Frequently Asked Questions
What is the best free project management software in 2026?
Asana offers the best free project management experience for small teams. Its free plan supports up to 10 users with unlimited tasks and projects, list/board/calendar views, and solid collaboration features. For individual use, Notion and Todoist are excellent options. ClickUp provides the most features on its free plan but has a steeper learning curve.
Are free project management tools secure enough for business use?
Yes, the major platforms on this list all provide adequate security for small business use on their free plans. Asana, Trello, Notion, and Monday.com all use encryption in transit and at rest, and offer two-factor authentication. However, advanced security features like SAML SSO, audit logs, and data governance controls are typically reserved for paid business or enterprise tiers. If your industry has specific compliance requirements, review each platform’s security documentation before committing.

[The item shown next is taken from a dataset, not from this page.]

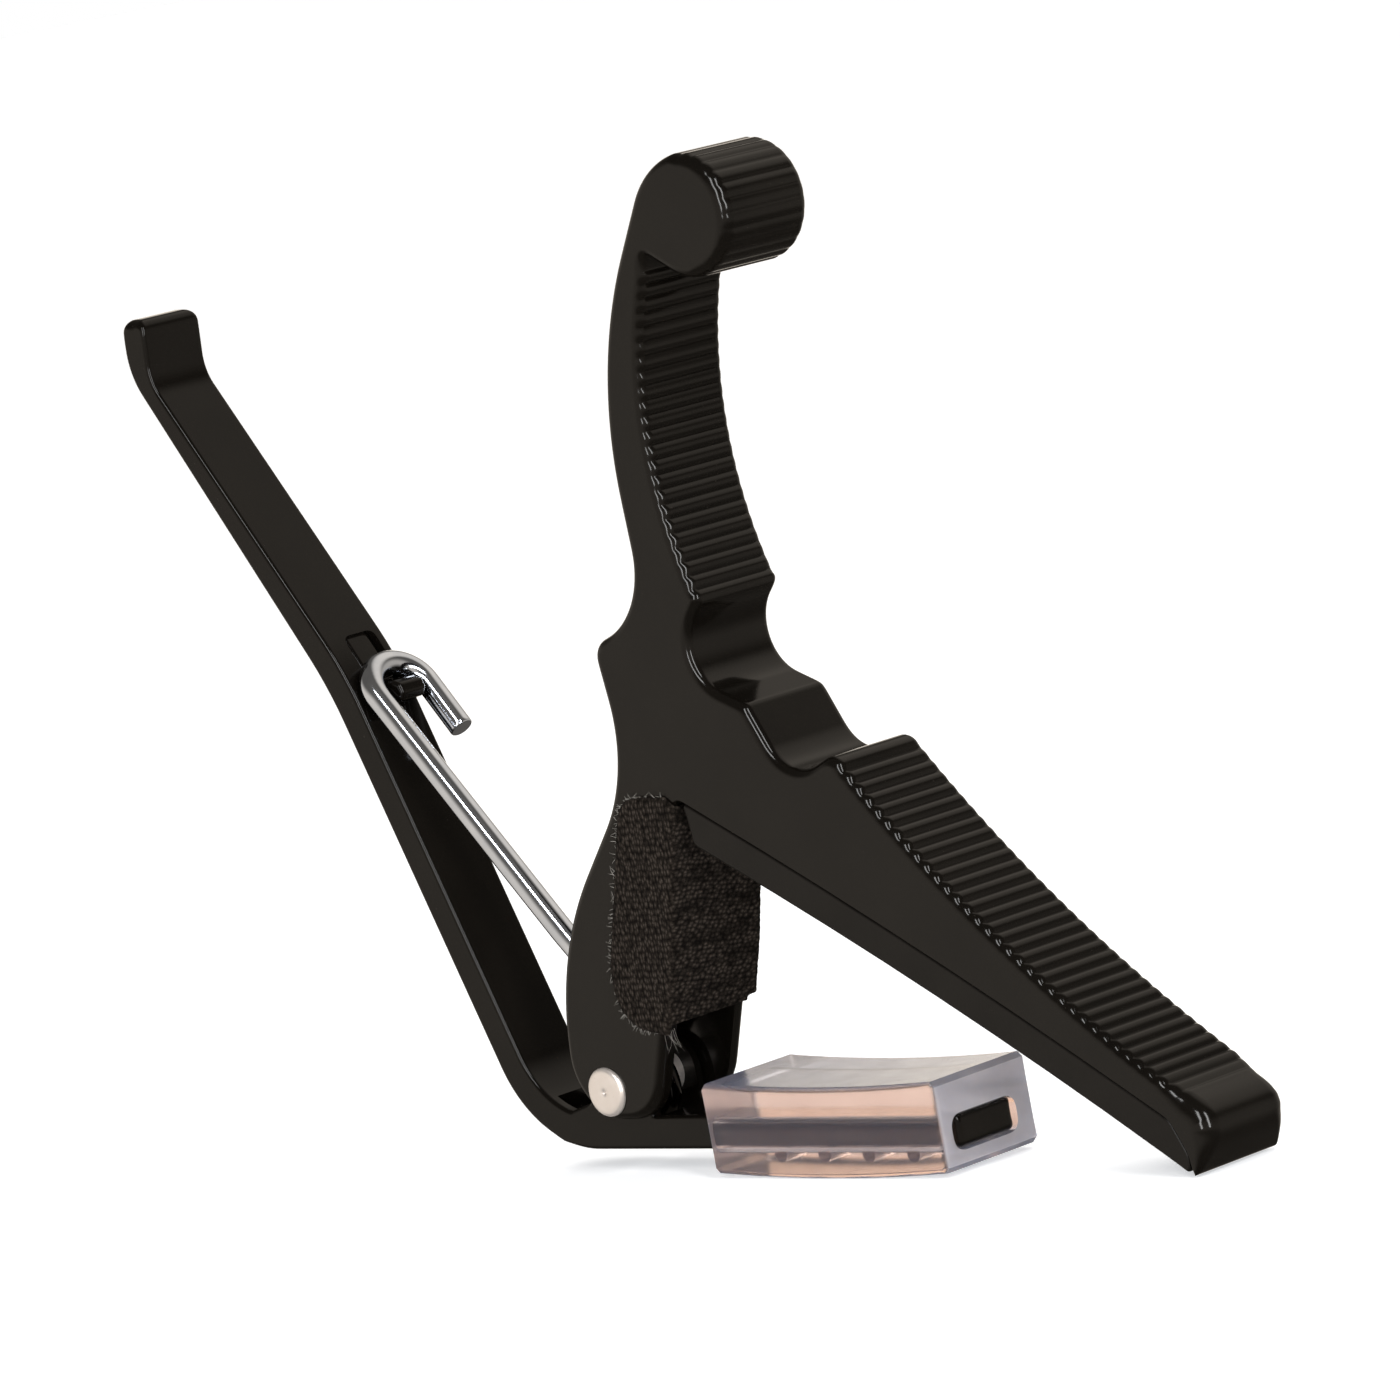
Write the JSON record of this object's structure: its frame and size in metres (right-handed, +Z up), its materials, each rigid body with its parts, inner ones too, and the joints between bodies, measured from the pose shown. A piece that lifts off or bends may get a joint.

Can I upgrade from a free plan without losing my data?
Yes. All of the platforms reviewed here provide seamless upgrades from free to paid plans. Your projects, tasks, files, and team members carry over without migration or data loss. Most platforms also let you downgrade back to a free plan, though you may lose access to features and data that exceed the free plan’s limits, such as extra boards in Trello or custom fields in Asana.
How do free PM tools compare to paid options?
Free plans cover core task management, basic views, and limited collaboration. Paid plans typically add automation, advanced reporting, timeline and workload views, custom fields, integrations, and admin controls. For teams under 10 people with straightforward workflows, a free plan is often sufficient. As your team grows or your processes become more complex, paid plans deliver efficiency gains through automation and better visibility that justify the cost.